(JSON records of objects)
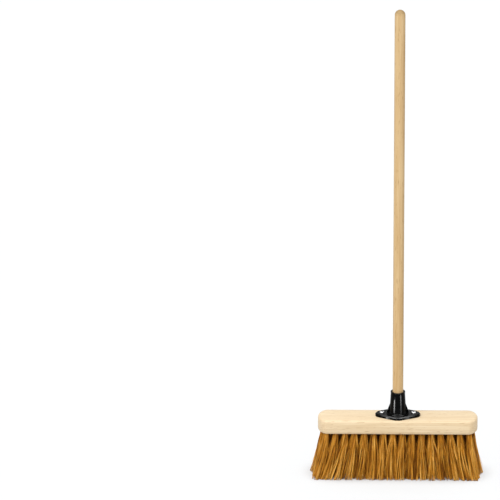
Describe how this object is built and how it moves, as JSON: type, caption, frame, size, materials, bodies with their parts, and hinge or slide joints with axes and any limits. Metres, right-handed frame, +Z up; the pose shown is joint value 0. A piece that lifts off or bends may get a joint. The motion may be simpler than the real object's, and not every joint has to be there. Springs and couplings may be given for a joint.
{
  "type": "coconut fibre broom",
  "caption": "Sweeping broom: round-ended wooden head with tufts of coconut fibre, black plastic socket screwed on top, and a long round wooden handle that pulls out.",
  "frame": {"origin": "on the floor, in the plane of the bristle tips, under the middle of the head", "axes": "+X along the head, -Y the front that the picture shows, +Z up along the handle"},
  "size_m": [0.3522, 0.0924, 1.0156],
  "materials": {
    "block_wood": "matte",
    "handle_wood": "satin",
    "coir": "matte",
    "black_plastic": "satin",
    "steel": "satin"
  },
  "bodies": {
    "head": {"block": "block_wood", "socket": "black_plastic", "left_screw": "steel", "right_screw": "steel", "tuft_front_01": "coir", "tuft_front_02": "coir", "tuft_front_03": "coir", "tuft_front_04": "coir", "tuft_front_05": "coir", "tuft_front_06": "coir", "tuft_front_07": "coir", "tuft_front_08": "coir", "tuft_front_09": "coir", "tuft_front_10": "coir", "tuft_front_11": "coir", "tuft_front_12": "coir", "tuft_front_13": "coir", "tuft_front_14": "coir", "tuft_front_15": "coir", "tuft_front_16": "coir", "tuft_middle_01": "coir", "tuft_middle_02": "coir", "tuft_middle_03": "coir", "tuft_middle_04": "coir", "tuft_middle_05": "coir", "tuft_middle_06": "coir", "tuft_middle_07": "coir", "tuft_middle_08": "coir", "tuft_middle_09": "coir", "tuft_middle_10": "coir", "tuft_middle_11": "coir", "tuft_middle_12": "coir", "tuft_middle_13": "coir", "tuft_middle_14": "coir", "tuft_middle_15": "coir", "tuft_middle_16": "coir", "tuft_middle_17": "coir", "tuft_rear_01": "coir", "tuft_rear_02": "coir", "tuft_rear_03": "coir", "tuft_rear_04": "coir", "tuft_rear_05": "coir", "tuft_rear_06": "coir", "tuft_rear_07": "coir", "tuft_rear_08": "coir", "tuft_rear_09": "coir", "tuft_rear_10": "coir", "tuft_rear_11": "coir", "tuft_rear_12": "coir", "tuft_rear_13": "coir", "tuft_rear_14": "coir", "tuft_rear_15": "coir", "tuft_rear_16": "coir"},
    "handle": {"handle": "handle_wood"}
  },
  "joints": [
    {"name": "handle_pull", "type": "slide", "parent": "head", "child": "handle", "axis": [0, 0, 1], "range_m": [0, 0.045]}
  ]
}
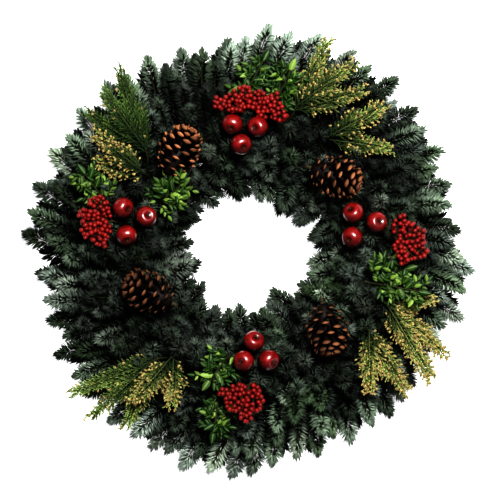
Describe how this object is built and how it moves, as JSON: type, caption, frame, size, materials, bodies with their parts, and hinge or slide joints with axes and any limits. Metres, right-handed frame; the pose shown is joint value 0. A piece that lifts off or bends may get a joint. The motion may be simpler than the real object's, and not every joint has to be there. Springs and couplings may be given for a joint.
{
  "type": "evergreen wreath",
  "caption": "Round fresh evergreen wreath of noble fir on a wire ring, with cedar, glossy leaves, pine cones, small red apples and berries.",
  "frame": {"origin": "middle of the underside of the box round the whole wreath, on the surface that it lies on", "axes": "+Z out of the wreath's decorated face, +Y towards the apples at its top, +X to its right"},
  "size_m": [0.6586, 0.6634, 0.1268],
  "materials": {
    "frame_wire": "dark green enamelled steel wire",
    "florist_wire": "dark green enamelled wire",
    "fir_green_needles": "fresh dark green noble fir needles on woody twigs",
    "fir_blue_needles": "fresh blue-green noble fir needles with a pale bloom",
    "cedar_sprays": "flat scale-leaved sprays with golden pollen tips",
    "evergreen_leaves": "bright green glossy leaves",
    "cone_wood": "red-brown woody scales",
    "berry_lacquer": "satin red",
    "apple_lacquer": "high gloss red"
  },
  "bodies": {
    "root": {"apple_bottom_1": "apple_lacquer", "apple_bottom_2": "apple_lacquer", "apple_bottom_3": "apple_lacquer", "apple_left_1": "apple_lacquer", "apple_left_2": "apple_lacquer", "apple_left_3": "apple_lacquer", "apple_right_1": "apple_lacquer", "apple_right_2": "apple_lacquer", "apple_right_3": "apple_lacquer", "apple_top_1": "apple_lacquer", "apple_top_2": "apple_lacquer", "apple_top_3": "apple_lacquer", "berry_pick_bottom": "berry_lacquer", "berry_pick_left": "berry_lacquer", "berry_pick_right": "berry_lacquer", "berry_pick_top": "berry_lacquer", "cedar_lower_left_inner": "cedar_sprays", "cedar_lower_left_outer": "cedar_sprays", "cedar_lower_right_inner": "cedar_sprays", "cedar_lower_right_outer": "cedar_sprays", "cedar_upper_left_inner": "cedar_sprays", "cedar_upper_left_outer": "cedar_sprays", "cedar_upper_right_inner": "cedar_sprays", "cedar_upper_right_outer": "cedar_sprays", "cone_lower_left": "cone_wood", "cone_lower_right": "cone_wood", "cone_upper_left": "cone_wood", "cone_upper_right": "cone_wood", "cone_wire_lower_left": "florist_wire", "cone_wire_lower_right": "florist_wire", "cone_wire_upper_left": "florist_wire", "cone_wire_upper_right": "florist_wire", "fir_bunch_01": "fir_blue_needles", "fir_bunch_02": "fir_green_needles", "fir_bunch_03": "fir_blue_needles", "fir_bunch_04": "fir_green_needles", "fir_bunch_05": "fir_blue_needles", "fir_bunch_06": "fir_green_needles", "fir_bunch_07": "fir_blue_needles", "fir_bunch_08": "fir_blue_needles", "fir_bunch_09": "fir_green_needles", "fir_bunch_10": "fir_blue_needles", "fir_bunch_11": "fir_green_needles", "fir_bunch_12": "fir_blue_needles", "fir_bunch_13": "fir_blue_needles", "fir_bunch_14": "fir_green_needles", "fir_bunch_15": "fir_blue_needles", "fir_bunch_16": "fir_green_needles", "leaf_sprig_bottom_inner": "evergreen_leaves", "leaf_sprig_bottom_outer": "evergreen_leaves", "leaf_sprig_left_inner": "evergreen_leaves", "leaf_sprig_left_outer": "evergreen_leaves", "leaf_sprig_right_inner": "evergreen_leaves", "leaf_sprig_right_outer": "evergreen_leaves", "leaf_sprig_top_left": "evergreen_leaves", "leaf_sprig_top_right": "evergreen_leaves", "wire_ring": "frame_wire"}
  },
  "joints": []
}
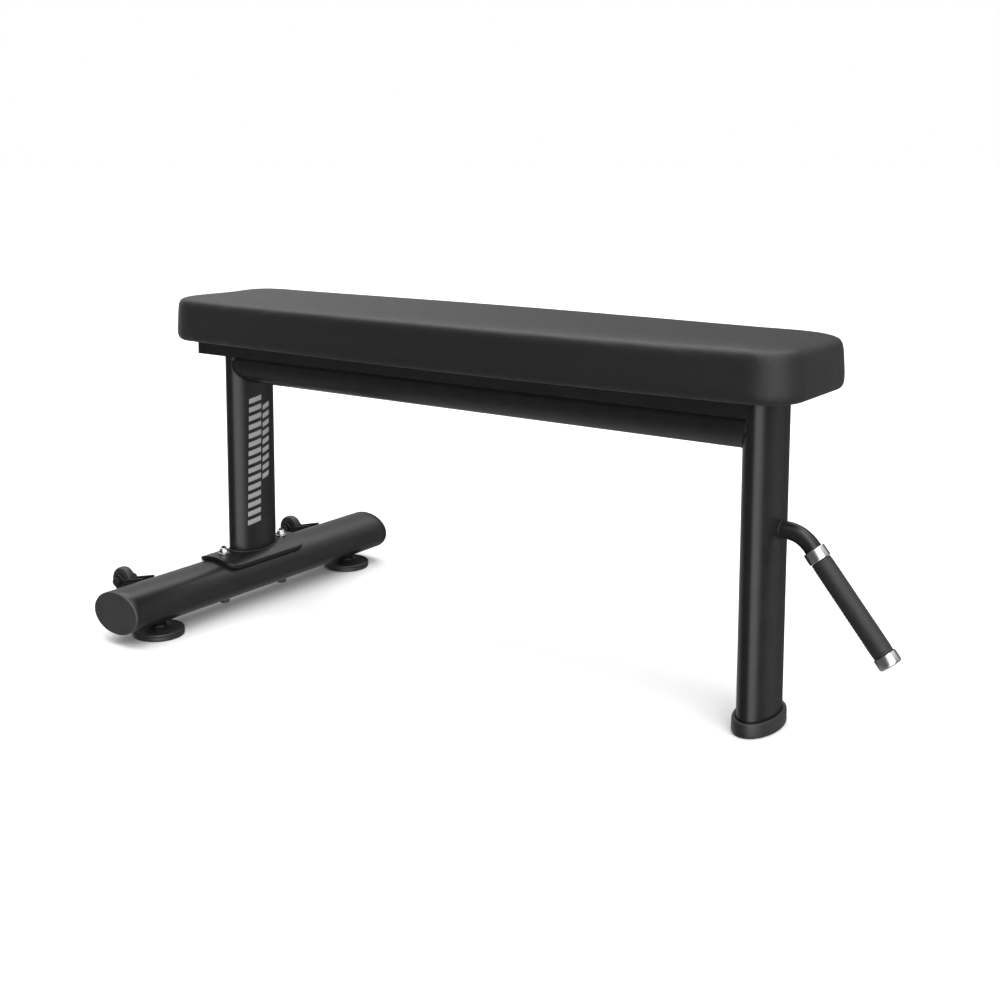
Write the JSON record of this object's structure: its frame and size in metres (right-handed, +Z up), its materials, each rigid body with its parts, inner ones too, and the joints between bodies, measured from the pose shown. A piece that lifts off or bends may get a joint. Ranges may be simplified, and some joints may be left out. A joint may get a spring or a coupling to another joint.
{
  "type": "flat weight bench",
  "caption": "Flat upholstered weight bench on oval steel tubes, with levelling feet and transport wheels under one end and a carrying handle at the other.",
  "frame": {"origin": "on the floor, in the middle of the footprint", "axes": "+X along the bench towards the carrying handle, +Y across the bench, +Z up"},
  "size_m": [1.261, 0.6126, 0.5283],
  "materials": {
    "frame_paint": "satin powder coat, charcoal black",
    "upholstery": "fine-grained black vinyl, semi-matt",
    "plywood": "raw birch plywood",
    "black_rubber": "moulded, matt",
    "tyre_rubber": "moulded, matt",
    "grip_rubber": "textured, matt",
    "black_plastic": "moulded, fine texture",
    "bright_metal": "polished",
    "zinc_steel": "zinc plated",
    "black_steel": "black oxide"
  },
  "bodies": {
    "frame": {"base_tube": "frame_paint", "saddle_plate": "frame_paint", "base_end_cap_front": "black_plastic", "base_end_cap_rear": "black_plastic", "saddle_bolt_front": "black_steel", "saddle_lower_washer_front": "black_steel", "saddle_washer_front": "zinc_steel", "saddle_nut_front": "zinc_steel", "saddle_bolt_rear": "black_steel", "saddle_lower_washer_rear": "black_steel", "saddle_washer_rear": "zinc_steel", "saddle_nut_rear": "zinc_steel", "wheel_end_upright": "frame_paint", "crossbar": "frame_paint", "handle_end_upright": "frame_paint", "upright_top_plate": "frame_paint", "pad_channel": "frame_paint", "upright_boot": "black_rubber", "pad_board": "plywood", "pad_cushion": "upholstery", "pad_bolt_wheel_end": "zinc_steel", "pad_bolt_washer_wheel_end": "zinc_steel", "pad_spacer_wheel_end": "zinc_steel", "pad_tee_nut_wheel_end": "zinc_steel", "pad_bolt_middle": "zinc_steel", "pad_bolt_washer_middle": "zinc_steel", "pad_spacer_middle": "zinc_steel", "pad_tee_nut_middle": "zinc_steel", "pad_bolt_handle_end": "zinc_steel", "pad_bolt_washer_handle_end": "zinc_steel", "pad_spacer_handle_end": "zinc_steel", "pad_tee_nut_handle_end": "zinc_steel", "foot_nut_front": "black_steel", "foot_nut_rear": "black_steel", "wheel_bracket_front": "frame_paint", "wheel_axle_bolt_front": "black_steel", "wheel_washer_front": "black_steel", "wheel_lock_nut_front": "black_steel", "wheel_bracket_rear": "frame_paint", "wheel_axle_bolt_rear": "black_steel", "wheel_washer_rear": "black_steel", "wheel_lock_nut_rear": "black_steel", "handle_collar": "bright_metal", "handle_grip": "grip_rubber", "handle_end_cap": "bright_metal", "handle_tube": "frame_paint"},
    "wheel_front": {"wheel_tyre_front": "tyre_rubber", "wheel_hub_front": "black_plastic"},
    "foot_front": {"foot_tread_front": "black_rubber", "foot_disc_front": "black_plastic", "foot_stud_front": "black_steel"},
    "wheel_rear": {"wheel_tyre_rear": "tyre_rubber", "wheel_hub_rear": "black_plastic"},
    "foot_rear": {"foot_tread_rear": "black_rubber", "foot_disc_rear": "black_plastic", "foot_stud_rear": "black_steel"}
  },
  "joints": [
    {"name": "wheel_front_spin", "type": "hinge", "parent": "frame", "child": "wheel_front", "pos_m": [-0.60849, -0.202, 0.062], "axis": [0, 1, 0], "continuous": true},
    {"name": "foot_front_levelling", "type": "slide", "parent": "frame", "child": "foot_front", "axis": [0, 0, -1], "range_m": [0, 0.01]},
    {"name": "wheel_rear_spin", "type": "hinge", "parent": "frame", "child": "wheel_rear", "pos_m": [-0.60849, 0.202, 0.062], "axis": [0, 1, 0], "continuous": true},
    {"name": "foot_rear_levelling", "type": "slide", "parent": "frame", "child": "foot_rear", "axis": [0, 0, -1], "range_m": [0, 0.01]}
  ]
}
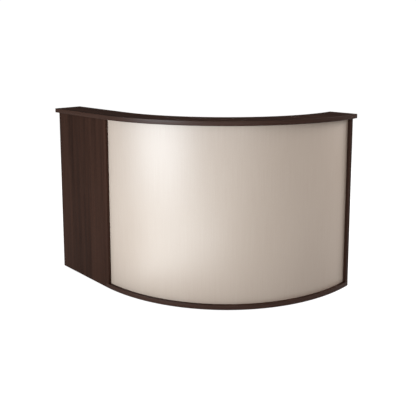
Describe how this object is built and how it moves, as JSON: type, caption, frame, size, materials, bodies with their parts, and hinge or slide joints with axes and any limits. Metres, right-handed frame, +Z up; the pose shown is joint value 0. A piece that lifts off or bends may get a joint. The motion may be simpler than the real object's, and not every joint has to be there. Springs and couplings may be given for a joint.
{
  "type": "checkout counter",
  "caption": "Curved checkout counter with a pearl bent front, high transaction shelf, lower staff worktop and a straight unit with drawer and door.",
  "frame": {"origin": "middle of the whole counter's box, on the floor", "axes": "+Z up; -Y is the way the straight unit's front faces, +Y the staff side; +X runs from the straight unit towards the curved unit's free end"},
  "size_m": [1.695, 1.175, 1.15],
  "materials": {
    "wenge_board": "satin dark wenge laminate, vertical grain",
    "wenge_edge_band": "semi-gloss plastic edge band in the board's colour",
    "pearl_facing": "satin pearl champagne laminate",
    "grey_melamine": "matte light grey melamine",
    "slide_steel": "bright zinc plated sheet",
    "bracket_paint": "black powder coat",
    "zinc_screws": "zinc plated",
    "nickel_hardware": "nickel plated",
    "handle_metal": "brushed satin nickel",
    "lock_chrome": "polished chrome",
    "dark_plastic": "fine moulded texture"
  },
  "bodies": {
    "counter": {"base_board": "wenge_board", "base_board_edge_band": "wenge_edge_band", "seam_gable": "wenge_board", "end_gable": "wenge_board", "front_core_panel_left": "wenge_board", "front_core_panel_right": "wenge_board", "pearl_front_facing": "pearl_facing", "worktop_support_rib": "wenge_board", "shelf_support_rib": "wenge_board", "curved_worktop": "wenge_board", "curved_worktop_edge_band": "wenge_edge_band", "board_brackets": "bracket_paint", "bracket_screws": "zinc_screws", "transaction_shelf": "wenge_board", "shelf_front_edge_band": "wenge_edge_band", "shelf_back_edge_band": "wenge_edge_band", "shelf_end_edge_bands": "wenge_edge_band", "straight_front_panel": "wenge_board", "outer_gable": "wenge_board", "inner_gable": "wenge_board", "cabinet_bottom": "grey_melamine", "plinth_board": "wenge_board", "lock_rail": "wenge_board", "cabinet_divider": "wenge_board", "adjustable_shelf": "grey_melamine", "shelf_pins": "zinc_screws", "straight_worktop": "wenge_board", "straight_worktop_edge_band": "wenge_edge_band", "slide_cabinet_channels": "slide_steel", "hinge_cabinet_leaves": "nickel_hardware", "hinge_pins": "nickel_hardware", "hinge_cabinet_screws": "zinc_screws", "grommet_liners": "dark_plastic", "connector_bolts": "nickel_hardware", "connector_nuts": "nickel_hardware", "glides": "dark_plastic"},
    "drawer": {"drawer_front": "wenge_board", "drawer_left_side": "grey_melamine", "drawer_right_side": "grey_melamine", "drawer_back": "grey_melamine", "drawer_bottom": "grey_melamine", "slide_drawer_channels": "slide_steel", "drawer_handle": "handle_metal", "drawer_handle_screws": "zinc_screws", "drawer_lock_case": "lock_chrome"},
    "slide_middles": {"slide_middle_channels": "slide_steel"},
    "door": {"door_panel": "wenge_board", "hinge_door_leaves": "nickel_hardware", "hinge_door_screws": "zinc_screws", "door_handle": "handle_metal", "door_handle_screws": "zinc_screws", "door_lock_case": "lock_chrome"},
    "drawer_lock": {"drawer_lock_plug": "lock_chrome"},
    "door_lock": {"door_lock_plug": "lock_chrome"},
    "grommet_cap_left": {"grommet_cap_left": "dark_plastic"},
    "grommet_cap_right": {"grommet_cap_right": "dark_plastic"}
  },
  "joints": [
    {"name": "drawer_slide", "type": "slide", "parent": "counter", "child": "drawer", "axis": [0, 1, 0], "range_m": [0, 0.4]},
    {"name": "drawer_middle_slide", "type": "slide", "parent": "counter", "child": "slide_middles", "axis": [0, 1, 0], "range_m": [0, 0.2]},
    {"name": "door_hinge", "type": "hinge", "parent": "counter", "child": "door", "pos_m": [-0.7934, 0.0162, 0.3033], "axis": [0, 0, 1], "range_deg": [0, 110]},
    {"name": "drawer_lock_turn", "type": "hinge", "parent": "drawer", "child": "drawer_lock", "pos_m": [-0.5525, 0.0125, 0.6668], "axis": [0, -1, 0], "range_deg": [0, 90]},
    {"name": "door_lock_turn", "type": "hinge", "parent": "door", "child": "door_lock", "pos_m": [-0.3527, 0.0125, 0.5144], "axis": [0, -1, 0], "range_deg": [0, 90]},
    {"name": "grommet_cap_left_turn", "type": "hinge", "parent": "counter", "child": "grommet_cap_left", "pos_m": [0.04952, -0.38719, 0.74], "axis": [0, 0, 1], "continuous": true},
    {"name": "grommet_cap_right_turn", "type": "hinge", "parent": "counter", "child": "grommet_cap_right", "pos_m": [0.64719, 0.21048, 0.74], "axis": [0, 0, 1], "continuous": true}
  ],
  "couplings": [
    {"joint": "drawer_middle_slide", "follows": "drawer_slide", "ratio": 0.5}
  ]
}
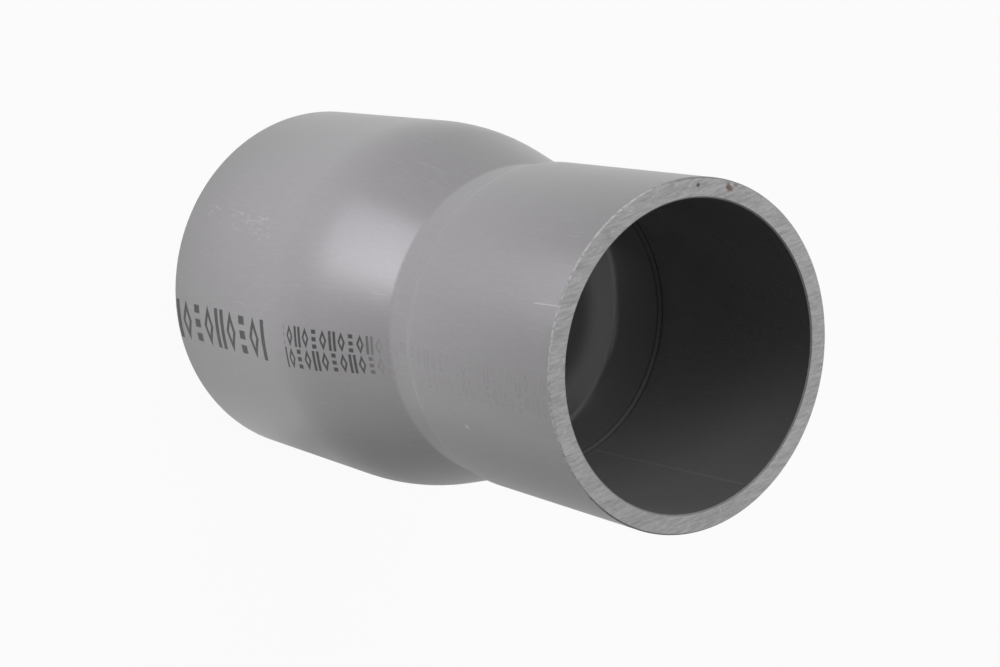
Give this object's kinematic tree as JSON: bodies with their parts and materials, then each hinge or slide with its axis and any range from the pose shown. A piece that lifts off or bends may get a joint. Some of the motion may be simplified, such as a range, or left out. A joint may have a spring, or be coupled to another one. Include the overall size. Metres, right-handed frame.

**Exercise instructions**
Give solely the number of lines in the data that contain the string "their".

**Response**
4